The visit was a show of support for local organizations, institutions and civic movements that oppose Spanish-authorized oil prospecting 60 kilometers (37 miles) from the coasts of the easternmost Canary Islands of Fuerteventura and Lanzarote.

Pizzinato noted that April 20 will mark the two-year anniversary of BP’s Gulf of Mexico oil disaster, which unleashed the largest crude spill in U.S. history, and insisted that “we haven’t learned anything.”

Spanish-authorized oil prospecting at depths of up to 3,500 meters (11,475 feet) off the Canary Islands would be very similar to drilling work in the Gulf of Mexico, according to Greenpeace, which says that evidence of the dangers can be seen regularly despite Repsol’s safety assurances,

Oil released in the Deepwater Horizon blowout reached coastal areas 300 kilometers (185 miles) away, and if such a catastrophe occurred off the Canary Islands it would affect the entire archipelago, Pizzinato said.

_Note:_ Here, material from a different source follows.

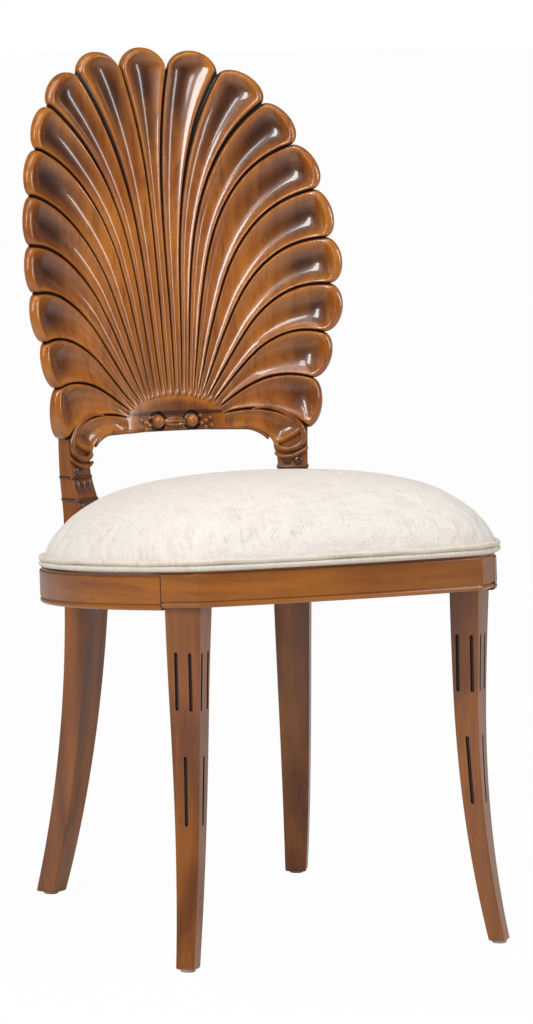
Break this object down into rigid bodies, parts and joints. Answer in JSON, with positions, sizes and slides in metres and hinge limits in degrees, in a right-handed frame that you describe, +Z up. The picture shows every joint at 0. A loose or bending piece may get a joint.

She also said safety valves are not secure at the depths contemplated in the prospecting plans, and that it would be difficult to respond if a deepwater spill occurred.

Greenpeace also announced it will file an appeal with Spain’s Supreme Court against the government decree authorizing the prospecting.

Referring to the cyber campaign, Pizzinato said concerned individuals can contact Soria by that avenue and urge him to halt all oil and natural gas drilling, redirect the government’s focus to renewable energies, eliminate its moratorium on their use and promote more fuel-efficient vehicles.